┌─ Source material
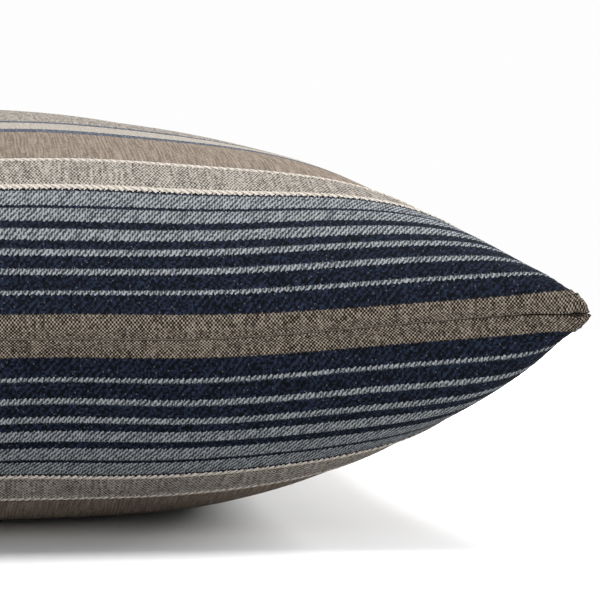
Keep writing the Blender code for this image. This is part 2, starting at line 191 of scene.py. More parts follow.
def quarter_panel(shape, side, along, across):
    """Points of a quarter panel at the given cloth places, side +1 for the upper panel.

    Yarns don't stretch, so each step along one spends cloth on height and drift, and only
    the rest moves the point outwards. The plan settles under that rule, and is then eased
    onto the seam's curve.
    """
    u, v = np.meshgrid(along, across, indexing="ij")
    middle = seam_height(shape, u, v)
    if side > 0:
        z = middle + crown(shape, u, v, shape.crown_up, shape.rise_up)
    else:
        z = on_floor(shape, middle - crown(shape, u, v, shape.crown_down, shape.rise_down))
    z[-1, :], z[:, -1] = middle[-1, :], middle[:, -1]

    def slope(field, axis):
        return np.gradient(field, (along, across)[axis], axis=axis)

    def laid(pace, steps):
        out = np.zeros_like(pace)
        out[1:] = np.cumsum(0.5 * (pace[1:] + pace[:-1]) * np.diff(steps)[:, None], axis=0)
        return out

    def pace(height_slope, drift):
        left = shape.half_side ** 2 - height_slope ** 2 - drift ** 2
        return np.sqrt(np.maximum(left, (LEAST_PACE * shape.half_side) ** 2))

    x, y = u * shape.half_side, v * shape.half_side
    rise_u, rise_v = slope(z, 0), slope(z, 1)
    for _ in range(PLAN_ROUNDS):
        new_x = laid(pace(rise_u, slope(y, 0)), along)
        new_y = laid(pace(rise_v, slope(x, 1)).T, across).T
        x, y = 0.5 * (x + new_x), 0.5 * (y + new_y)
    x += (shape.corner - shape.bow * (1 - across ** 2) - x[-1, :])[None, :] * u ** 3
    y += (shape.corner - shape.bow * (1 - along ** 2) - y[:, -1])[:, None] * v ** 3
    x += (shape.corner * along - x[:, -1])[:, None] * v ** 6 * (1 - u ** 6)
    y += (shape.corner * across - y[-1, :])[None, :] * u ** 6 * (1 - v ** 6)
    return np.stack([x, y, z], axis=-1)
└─
> _Written instruction_
Repeat the listing above without any change.

> _Complete answer_
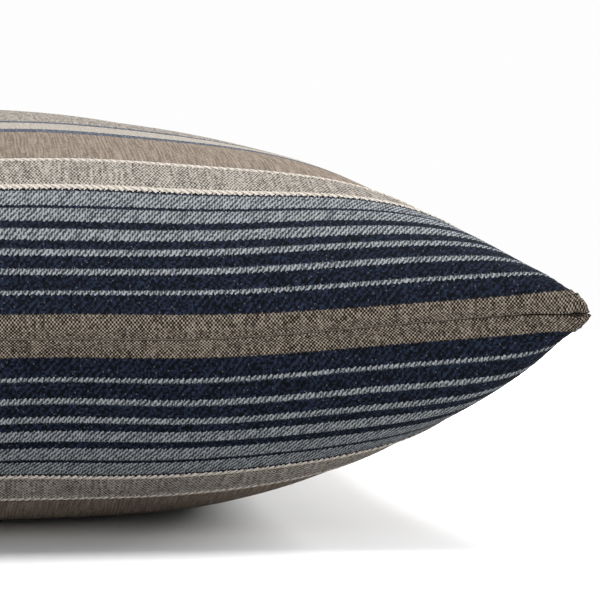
Keep writing the Blender code for this image. This is part 2, starting at line 191 of scene.py. More parts follow.
def quarter_panel(shape, side, along, across):
    """Points of a quarter panel at the given cloth places, side +1 for the upper panel.

    Yarns don't stretch, so each step along one spends cloth on height and drift, and only
    the rest moves the point outwards. The plan settles under that rule, and is then eased
    onto the seam's curve.
    """
    u, v = np.meshgrid(along, across, indexing="ij")
    middle = seam_height(shape, u, v)
    if side > 0:
        z = middle + crown(shape, u, v, shape.crown_up, shape.rise_up)
    else:
        z = on_floor(shape, middle - crown(shape, u, v, shape.crown_down, shape.rise_down))
    z[-1, :], z[:, -1] = middle[-1, :], middle[:, -1]

    def slope(field, axis):
        return np.gradient(field, (along, across)[axis], axis=axis)

    def laid(pace, steps):
        out = np.zeros_like(pace)
        out[1:] = np.cumsum(0.5 * (pace[1:] + pace[:-1]) * np.diff(steps)[:, None], axis=0)
        return out

    def pace(height_slope, drift):
        left = shape.half_side ** 2 - height_slope ** 2 - drift ** 2
        return np.sqrt(np.maximum(left, (LEAST_PACE * shape.half_side) ** 2))

    x, y = u * shape.half_side, v * shape.half_side
    rise_u, rise_v = slope(z, 0), slope(z, 1)
    for _ in range(PLAN_ROUNDS):
        new_x = laid(pace(rise_u, slope(y, 0)), along)
        new_y = laid(pace(rise_v, slope(x, 1)).T, across).T
        x, y = 0.5 * (x + new_x), 0.5 * (y + new_y)
    x += (shape.corner - shape.bow * (1 - across ** 2) - x[-1, :])[None, :] * u ** 3
    y += (shape.corner - shape.bow * (1 - along ** 2) - y[:, -1])[:, None] * v ** 3
    x += (shape.corner * along - x[:, -1])[:, None] * v ** 6 * (1 - u ** 6)
    y += (shape.corner * across - y[-1, :])[None, :] * u ** 6 * (1 - v ** 6)
    return np.stack([x, y, z], axis=-1)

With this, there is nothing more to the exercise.